Figure 1.

Schematic illustration of representational dimensionality and its computational properties. Each panel plots the response of a toy population of three neurons to stimuli that vary in shape (square or circle) and color (red or black). Axes represent the firing rates of single neurons and collectively define a multi-dimensional firing rate space for the population. Each point within this space represents the population response (i.e., activity pattern) for a given input (identified by colored shapes). Distance between points reflects how distinct responses are, and the jittered cloud of points reflect the trial-by-trial variability in responses to a given input. (a-c) show a low dimensional representation. Though the population is 3-dimensional (i.e., has three neurons), the representation defined by the population responses to the four stimuli defines a lower 2-dimensional plane (traced by solid black lines). A linear ‘readout’ of this representation is implemented by a ‘decision hyperplane’ (yellow) that divides the space into different classes, such as color and shape. The readout can be visualized by projecting (highlighted for red circles) the responses into a readout subspace. (a) In the shape subspace (peach), square and circle stimuli produce distinct, well-separated responses that generalize over different colors. (b) The color subspace (grey) separates red and black but generalizes over shape. (c) illustrates that it is impossible to linearly read out integrated classes (like red-square or black-circle vs black-square or red-circle) in this low-dimensional representation. A non-linear decision surface is required. This problem can be solved by a high-dimensional representation where the response patterns span 3 dimensions (d-f).
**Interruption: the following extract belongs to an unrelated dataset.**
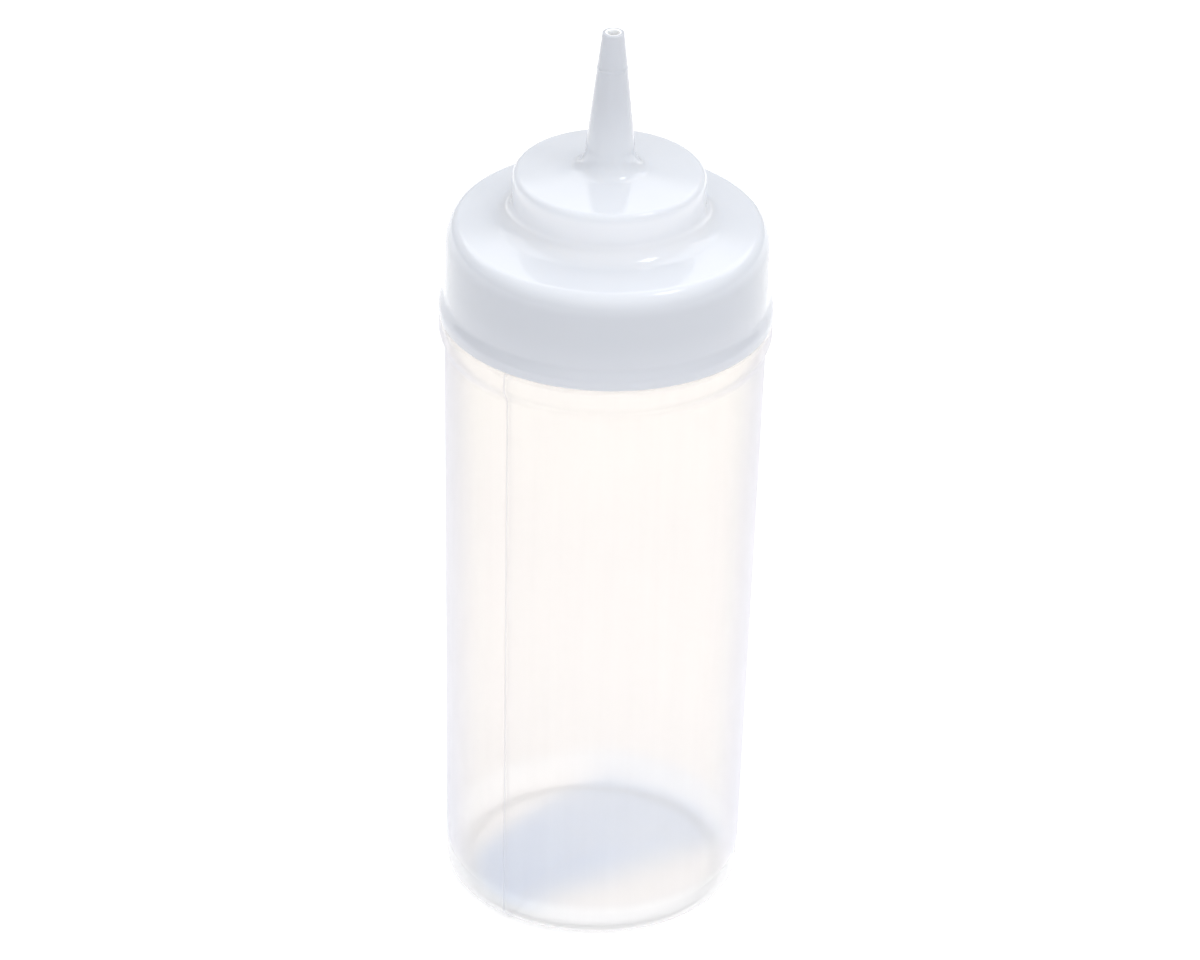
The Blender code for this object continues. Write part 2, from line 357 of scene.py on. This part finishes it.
def bottle_inside():
    """The inner wall, from the middle of the base up to the lip."""
    bottom = BODY_BOTTOM_RADIUS - WALL
    top = BODY_TOP_RADIUS - WALL
    heel = HEEL_RADIUS - 1.0 * MM
    mouth = NECK_RADIUS - NECK_WALL
    roof = COLLAR_TOP - WALL
    points = [(radius, height + BASE_WALL) for radius, height in base_hollow()]
    points += arc(bottom - heel, BASE_WALL + heel, heel, -90, 0)
    collar_edge = (COLLAR_RADIUS - WALL, BODY_TOP + 2.0 * MM)
    points += s_curve((top, BODY_TOP - COLLAR_BLEND), collar_edge)
    points += arc(COLLAR_RADIUS - WALL - 1.8 * MM, roof - 1.8 * MM, 1.8 * MM, 0, 90)
    points += arc(mouth + 0.8 * MM, roof + 0.8 * MM, 0.8 * MM, -90, -180)
    points += arc(mouth + LIP_CORNER, LIP_TOP - LIP_CORNER, LIP_CORNER, 180, 90)
    return points


def bottle_outside():
    """The outer wall, from the lip down to the middle of the base."""
    points = arc(NECK_RADIUS - LIP_CORNER, LIP_TOP - LIP_CORNER, LIP_CORNER, 90, 0)
    points += arc(NECK_RADIUS + 0.5 * MM, COLLAR_TOP + 0.5 * MM, 0.5 * MM, 180, 270)
    corner = COLLAR_RADIUS - COLLAR_CORNER
    points += arc(corner, COLLAR_TOP - COLLAR_CORNER, COLLAR_CORNER, 90, 0)
    body_edge = (BODY_TOP_RADIUS, BODY_TOP - COLLAR_BLEND)
    points += s_curve((COLLAR_RADIUS, BODY_TOP + 2.0 * MM), body_edge)
    heel = BODY_BOTTOM_RADIUS - HEEL_RADIUS
    points += arc(heel, HEEL_RADIUS, HEEL_RADIUS, 0, -90, 12)
    points += reversed(base_hollow())
    return points


def bottle_relief(radius, height, angle):
    """Adds the neck's thread, the parting ridges and the weld across the base."""
    from_plane = abs(radius * math.sin(angle - PARTING_ANGLE))
    seam_end = SEAM_REACH + SEAM_FADE
    if radius <= seam_end and height < PUSH_UP_MIDDLE + 0.1 * MM:
        reach = smoothstep((seam_end - radius) / (2 * SEAM_FADE))
        side = smoothstep((SEAM_HALF_WIDTH - from_plane) / SEAM_HALF_WIDTH)
        if height < push_up(radius) + 0.1 * MM:
            return radius, height - SEAM_BEAD * reach * side
    if abs(radius - NECK_RADIUS) < SAME_RADIUS:
        radius += thread_height(angle, height, NECK_THREAD_BOTTOM, 0.0, NECK_THREAD_TURNS)
    outer_wall = BODY_BOTTOM_RADIUS + (BODY_TOP_RADIUS - BODY_BOTTOM_RADIUS) * height / BODY_TOP
    if radius > outer_wall - 0.3 * MM and height > HEEL_RADIUS / 2:
        radius += PARTING_RIDGE * math.exp(-((from_plane / PARTING_RIDGE_WIDTH) ** 2))
    return radius, height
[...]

As before, shape (d) and color (e) information can be linearly read out, though with poorer generalization along the irrelevant dimensions (reflected in the distance between clouds in the irrelevant dimension). Importantly, classes based on color-shape conjunctions (f) can also be linearly read out. Thus, high-dimensional representations are more expressive, making a wider variety of classes linearly separable. A population with a diversity of non-linear mixed selective neurons will have a higher representational dimensionality.